A STORY OF FAITH WRITTEN IN BLOOD
Latter Day Shame will chronicle the lives and deeds of three powerful leaders in the early Mormon Church, each of whom shared a personal connection to its most controversial prophet, Brigham Young. The first episode will depict frontier lawman Hosea Stout, whose rise to power as Utah’s first Attorney General is intrinsically linked to his dark deeds as a bodyguard, enforcer, and assassin for Mormon leadership, including his alleged poisoning of Joseph Smith’s brother and heir apparent at the behest of Brigham Young.

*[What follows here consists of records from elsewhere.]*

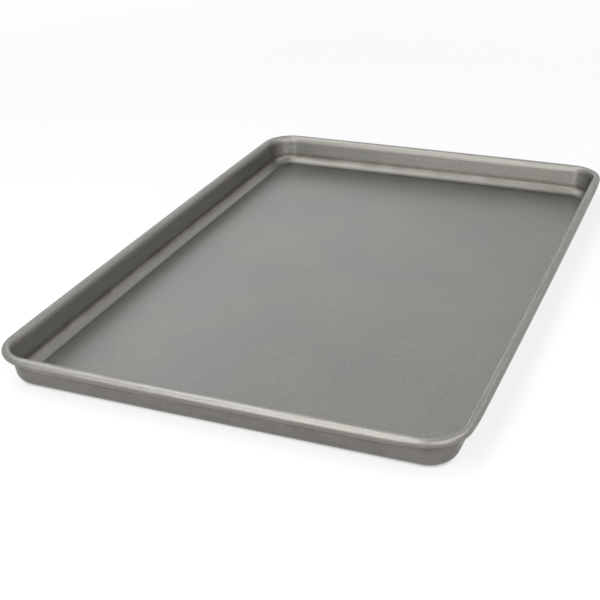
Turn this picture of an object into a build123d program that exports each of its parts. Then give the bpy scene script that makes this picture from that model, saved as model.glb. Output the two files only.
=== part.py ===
from build123d import *

import math
import os

# Jelly roll pan: a shallow oblong baking tray with a rolled rim, made of two pieces.
# The body is one pressed sheet of steel: a flat floor, a small bend all round, a steep wall that leans
# outwards, a soft shoulder at its top, and an edge that curls over outwards, down and back under itself.
# A steel wire lies inside that curl and stiffens the rim. Its two ends face each other across a small gap,
# midway along one long side.
# The origin is on the surface that the pan stands on, under the pan's centre. X runs along the short side,
# Y along the long side and Z points up. Lengths are in millimetres and angles in degrees.

# The pan's sizes. Such pans are sold by their opening, measured inside the rim: here 10 by 15 inches.
OPENING_WIDTH = 254.0
OPENING_LENGTH = 381.0
PAN_HEIGHT = 20.6  # from the underside to the top of the rim
WALL_LEAN = 4.8  # outwards from upright
FLOOR_CORNER_RADIUS = 9.4  # of the flat floor, seen from above
FLOOR_BEND_RADIUS = 6.0  # inside of the bend between floor and wall
SHOULDER_RADIUS = 9.0  # where the wall starts to turn outwards, below the curl
SHOULDER_TURN = 20.0
SHEET_THICKNESS = 0.7

# The curled edge, and the wire that lies in it, close under its top.
RIM_THICKNESS = 6.1
CURL_END_GAP = 0.25  # between the sheet's edge and the wall that it is rolled against
WIRE_DIAMETER = 3.2
WIRE_CLEARANCE = 0.1  # between the wire and the curl's top
WIRE_END_GAP = 1.5  # between the wire's two ends

CURL_OUTER_RADIUS = RIM_THICKNESS / 2
CURL_INNER_RADIUS = CURL_OUTER_RADIUS - SHEET_THICKNESS

# The line that the curl's centre follows, and the height of the wire's.
RIM_LINE_WIDTH = OPENING_WIDTH + 2 * CURL_OUTER_RADIUS
RIM_LINE_LENGTH = OPENING_LENGTH + 2 * CURL_OUTER_RADIUS
RIM_LINE_HEIGHT = PAN_HEIGHT - CURL_OUTER_RADIUS
WIRE_LINE_HEIGHT = PAN_HEIGHT - SHEET_THICKNESS - WIRE_CLEARANCE - WIRE_DIAMETER / 2

# The shoulder runs into the outside of the curl, and its centre lies beyond the curl's. The wall's inner
# face touches the shoulder and the inside of the floor's bend. That sets how far the bend's centre lies
# inside the rim line.
LEAN = math.radians(WALL_LEAN)
SHOULDER_REACH = SHOULDER_RADIUS - CURL_OUTER_RADIUS
SHOULDER_SET = SHOULDER_REACH * (1 - math.cos(math.radians(SHOULDER_TURN)))
BEND_HEIGHT = SHEET_THICKNESS + FLOOR_BEND_RADIUS
WALL_RUN = (RIM_LINE_HEIGHT - BEND_HEIGHT) * math.sin(LEAN)
BEND_INSET = (CURL_OUTER_RADIUS + SHOULDER_SET + FLOOR_BEND_RADIUS + WALL_RUN) / math.cos(LEAN)


def swept_rim(section, height):
    """A section swept once round the pan, at a height. The section's X is out of the pan, and its Y up."""
    outline = RectangleRounded(RIM_LINE_WIDTH, RIM_LINE_LENGTH, FLOOR_CORNER_RADIUS + BEND_INSET)
    line = Pos(0, 0, height) * outline.wire()
    start = line @ 0
    up = Vector(0, 0, 1)
    outward = (line % 0).cross(up)
    if outward.dot(start) < 0:
        outward = -outward
    across = Plane(origin=start, x_dir=outward, z_dir=outward.cross(up))
    return sweep(across * section, path=line)


def sheet_section():
    """The sheet cut across, from the floor's edge up the wall and round the curl to the sheet's edge."""
    bend = Vector(-BEND_INSET, BEND_HEIGHT - RIM_LINE_HEIGHT)
    bend_turn = 90 - WALL_LEAN
    below_bend = CenterArc(bend, BEND_HEIGHT, -90, bend_turn)
    above_bend = CenterArc(bend, FLOOR_BEND_RADIUS, -90, bend_turn)

    wall_side = 180 - WALL_LEAN
    curl_start = wall_side - SHOULDER_TURN
    shoulder = -SHOULDER_REACH * Vector(1, 0).rotate(Axis.Z, curl_start)
    inside_shoulder = CenterArc(shoulder, SHOULDER_RADIUS - SHEET_THICKNESS, wall_side, -SHOULDER_TURN)
    outside_shoulder = CenterArc(shoulder, SHOULDER_RADIUS, wall_side, -SHOULDER_TURN)

    # The curl stops where the sheet's outer corner comes up to the wall's outer face, less the gap.
    reach = CURL_INNER_RADIUS + SHOULDER_SET - CURL_END_GAP
    curl_turn = 360 - SHOULDER_TURN - math.degrees(math.acos(reach / CURL_OUTER_RADIUS))
    inside_curl = CenterArc((0, 0), CURL_INNER_RADIUS, curl_start, -curl_turn)
    outside_curl = CenterArc((0, 0), CURL_OUTER_RADIUS, curl_start, -curl_turn)

    return make_face(
        [
            below_bend,
            Line(below_bend @ 1, inside_shoulder @ 0),
            inside_shoulder,
            inside_curl,
            Line(inside_curl @ 1, outside_curl @ 1),
            outside_curl,
            outside_shoulder,
            Line(outside_shoulder @ 0, above_bend @ 1),
            above_bend,
            Line(above_bend @ 0, below_bend @ 0),
        ]
    )


def pan_body():
    """The pressed sheet: its bend, wall and curl swept round the pan, and the flat floor inside them."""
    edge = swept_rim(sheet_section(), RIM_LINE_HEIGHT)
    floor_outline = make_face(edge.edges().group_by(Axis.Z)[0])
    return edge + extrude(floor_outline, SHEET_THICKNESS, dir=(0, 0, 1))


def rim_wire():
    """The wire inside the curl: one turn, open midway along the side at +X."""
    turn = swept_rim(Circle(WIRE_DIAMETER / 2), WIRE_LINE_HEIGHT)
    end_gap = Box(2 * WIRE_DIAMETER, WIRE_END_GAP, 2 * WIRE_DIAMETER)
    return turn - Pos(RIM_LINE_WIDTH / 2, 0, WIRE_LINE_HEIGHT) * end_gap


os.makedirs("parts", exist_ok=True)
for name, piece in {"pan_body": pan_body(), "rim_wire": rim_wire()}.items():
    export_step(piece, f"parts/{name}.step")
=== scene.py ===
import math

import bpy
import numpy as np
from mathutils import Matrix, Vector


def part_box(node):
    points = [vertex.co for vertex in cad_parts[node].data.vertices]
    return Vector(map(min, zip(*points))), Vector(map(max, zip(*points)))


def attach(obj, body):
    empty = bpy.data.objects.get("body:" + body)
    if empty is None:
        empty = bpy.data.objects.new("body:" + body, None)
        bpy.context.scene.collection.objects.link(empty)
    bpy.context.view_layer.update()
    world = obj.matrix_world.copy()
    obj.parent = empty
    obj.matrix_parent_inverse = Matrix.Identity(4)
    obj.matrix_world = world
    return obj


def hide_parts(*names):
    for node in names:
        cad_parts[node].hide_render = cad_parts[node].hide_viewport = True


# The jelly roll pan as it looks: the pressed sheet and the wire in its curled rim, in a white studio.
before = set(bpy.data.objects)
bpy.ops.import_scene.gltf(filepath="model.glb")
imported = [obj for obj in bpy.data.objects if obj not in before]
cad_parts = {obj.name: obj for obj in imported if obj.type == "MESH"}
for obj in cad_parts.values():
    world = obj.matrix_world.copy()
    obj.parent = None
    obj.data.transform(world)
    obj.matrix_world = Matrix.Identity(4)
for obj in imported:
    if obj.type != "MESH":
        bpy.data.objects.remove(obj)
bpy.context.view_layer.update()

# The pan's sizes in metres. What the frame holds is read from it, and the rest is the sheet's own.
pan_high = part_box("pan_body")[1]
wire_low, wire_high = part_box("rim_wire")
WIRE_RADIUS = (wire_high.z - wire_low.z) / 2
WIRE_HEIGHT = (wire_high.z + wire_low.z) / 2
WIRE_END_GAP = 0.0015  # between the wire's two ends
SHEET = 0.0007  # the sheet's thickness
CURL_OUTER = 0.00305  # outer radius of the curl
CURL_END_GAP = 0.00025  # between the sheet's edge and the wall that it is rolled against
FLOOR_BEND = 0.006  # radius inside the bend that the CAD has between floor and wall
FLOOR_CORNER = 0.0094  # of the flat floor, seen from above
BEND_HEIGHT = SHEET + FLOOR_BEND
BEND_INSET = 0.01035  # from the line that the curl's centre follows in to the bend's centre
RIM_CORNER = FLOOR_CORNER + BEND_INSET

# The bend's inner face leaves the floor at a crease, rises on a large radius, and turns up into the
# wall on the smaller one that touches it.
CREASE_RADIUS = 0.0010
CREASE_TURN = math.radians(16)
RAMP_RADIUS = 0.0112
RAMP_TURN = math.radians(43)

# Below the curl the wall has a shoulder, where it starts to turn outwards on a larger radius.
SHOULDER_REACH = 0.00595
SHOULDER_TURN = math.radians(20)
SHOULDER_SET = SHOULDER_REACH * (1 - math.cos(SHOULDER_TURN))

# The curl is drawn tighter round the corners: its thickness there as a share of the sides', from the
# corner at +X and +Y round to the one at -Y and +X. The full share holds to one distance from a
# corner's middle, and eases off to the other.
CORNER_RIM_SHARES = (0.79, 0.95, 0.79, 0.79)
CORNER_RIM_HOLD = 0.008
CORNER_RIM_EASE = 0.030

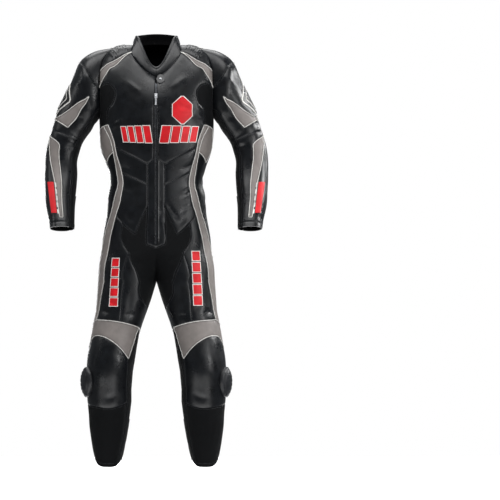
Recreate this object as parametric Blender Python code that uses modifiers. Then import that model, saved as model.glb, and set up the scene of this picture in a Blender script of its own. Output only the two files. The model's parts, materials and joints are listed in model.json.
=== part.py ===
"""One-piece leather motorcycle race suit, filled out and hollow, held up by the neck.

Frame: metres, +Z up, the front of the suit faces -Y, +X is the wearer's left.
The origin is the middle of the neck.  The suit is built from the same two
surfaces a pattern cutter works on: the body (trunk and legs) and the sleeve.
Each is a table of sections.  Seams are drawn on those surfaces, each region
between seams is one cut panel, and each panel is a closed wall of its own.
"""

import math

import bpy
import numpy as np
from mathutils import Matrix, Vector
from mathutils.bvhtree import BVHTree
from mathutils.geometry import delaunay_2d_cdt

MM = 0.001

# Cloth.
WALL = 2.0 * MM
SEAM_GAP = 0.3 * MM
SPACING = 31.0 * MM
SEAM_STEP = 27.0 * MM
CLEAR_OF_SEAM = 0.58 * SPACING
ROW_SPACING = 0.87 * SPACING
BESIDE_EDGE = 0.004
BESIDE_END = 0.35
WELD = 1e-5

# The least cosines at which two walls, or the two sides of a corner, are mitred.
WALL_COSINE = 0.6
CORNER_COSINE = 0.35
SHARP_ANGLE = math.radians(50)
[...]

The second episode explores the macabre Mormon ritual known as blood atonement. The horrors of this sinister practice will be laid bare through an examination of Brigham Young's ally, Bishop Warren Snow, who castrated his romantic rival in a vicious act of religious brutality. The final episode will delve into the history of Brigham Young's confidant Major John D. Lee, a veteran turned judge who butchered American civilians in one of the most tragic chapters in Mormon history--the Mountain Meadow Massacre.
HOW WE’LL TELL IT
A vintage 19th century aesthetic will provide the backdrop for this docuseries. Narration and archival photographs will wrap around in-person interviews with history experts and the characters’ living descendants, while pivotal scenes will be portrayed through dramatic reenactments that capture intense moments of political struggle, sacrifice, and shocking violence.
meet our subjects
HOSEA STOUT
Hosea Stout was an early Mormon pioneer, soldier, chief of police, and powerful politician in Utah Territory. Stout was a study in contrasts; at once both a diligent missionary and vicious firebrand whose penchant for violence secured him the position of personal bodyguard to Mormon founder Joseph Smith. Hosea was later implicated in the assassination of Smith’s brother, Samuel Smith, which Stout allegedly perpetrated at the behest of Samuel’s bitter rival, Mormon Prophet Brigham Young.
WARREN SNOW
Warren Snow was a Mormon bishop and militia general in the Black Hawk War. Ruthless and calculating, Snow was infamous for using his power to take whatever he wanted, destroying any who got in his way. Such was the fate that befell Thomas Lewis, a young criminal who refused to give his wife to Snow. In the dead of night, Snow and his frontier posse ambushed and mutilated Lewis before leaving him for dead in a pool of his own blood. Both Snow and his ally Brigham Young justified this murder through a Mormon doctrine known as “Blood Atonement.”
JOHN D. LEE
John D. Lee was a frontiersman, polygamist, and prominent leader in the Latter-Day Saint Movement. Lee participated in the savage slaughter of American pioneers known as the Mountain Meadow Massacre, in which 120 civilians were butchered by Mormon militiamen disguised as Native Americans. Lee blamed Native Americans for the massacre, but later found himself blamed by his own adoptive father, Brigham Young. For his reluctant part in the slaughter, Lee was sacrificed to appease public sentiment, renouncing Young moments before being executed by firing squad.